EC-Council C|CT stands for Certified Cybersecurity Technician. It is an entry-level cybersecurity certification focused on technician-level knowledge and practical foundations across areas such as network security, endpoint security and security operations.
No. C|CT is Certified Cybersecurity Technician. CHFI is EC-Council’s Computer Hacking Forensic Investigator certification, and threat intelligence credentials have a different scope. Confusing these names can lead candidates to choose preparation material that does not match the exam or their target role.
C|CT can be recognised as an entry-level cybersecurity signal, especially where employers value practical technician preparation. Recognition varies by region and employer. Candidates should compare local job postings and speak with recruiters or hiring managers where possible before relying on any single certification.
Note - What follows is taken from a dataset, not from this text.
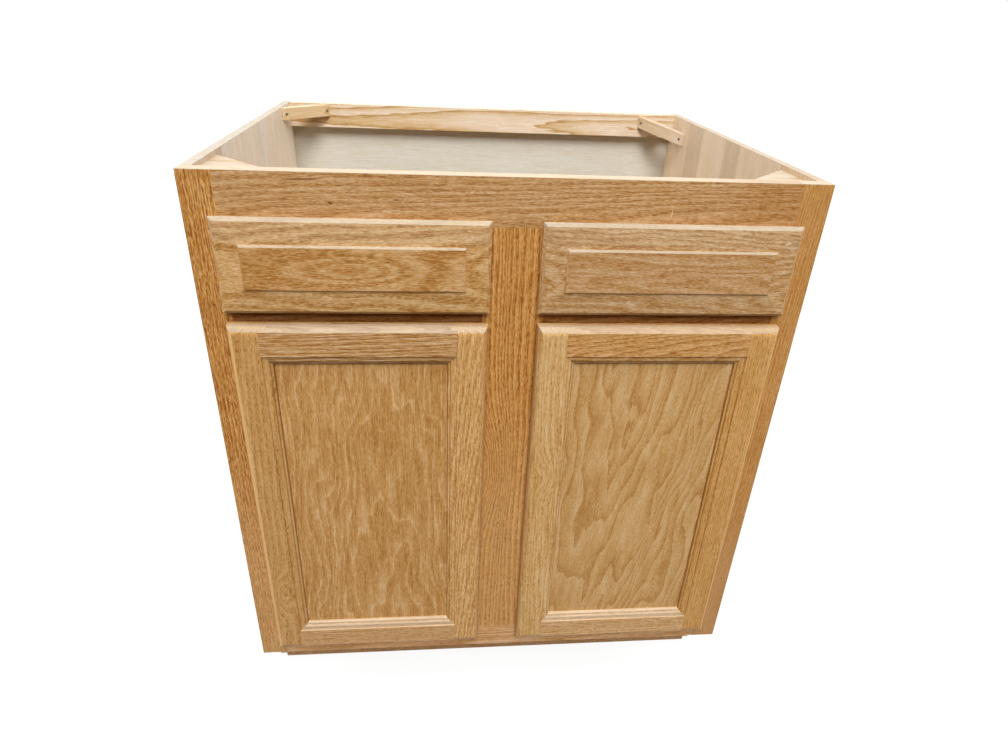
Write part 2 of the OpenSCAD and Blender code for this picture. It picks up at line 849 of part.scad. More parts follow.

If job postings in a candidate’s target market repeatedly ask for Security+, Security+ may be the safer first credential. If the candidate already has a baseline credential or wants more hands-on technician practice, C|CT can be a useful addition. Some candidates stack both to combine broad recognition with practical entry-level skills.
C|CT can support preparation for roles such as SOC Tier 1 analyst, junior cybersecurity analyst, IT security technician and helpdesk-to-security transition roles. It does not guarantee employment, and candidates should pair it with practical labs, projects, clear documentation skills and relevant IT fundamentals.
Candidates should review EC-Council’s current C|CT exam blueprint, voucher price, exam format, retake rules and renewal requirements before booking. They should also budget for preparation resources such as labs, practice tests and study time, rather than judging the cost by the voucher alone.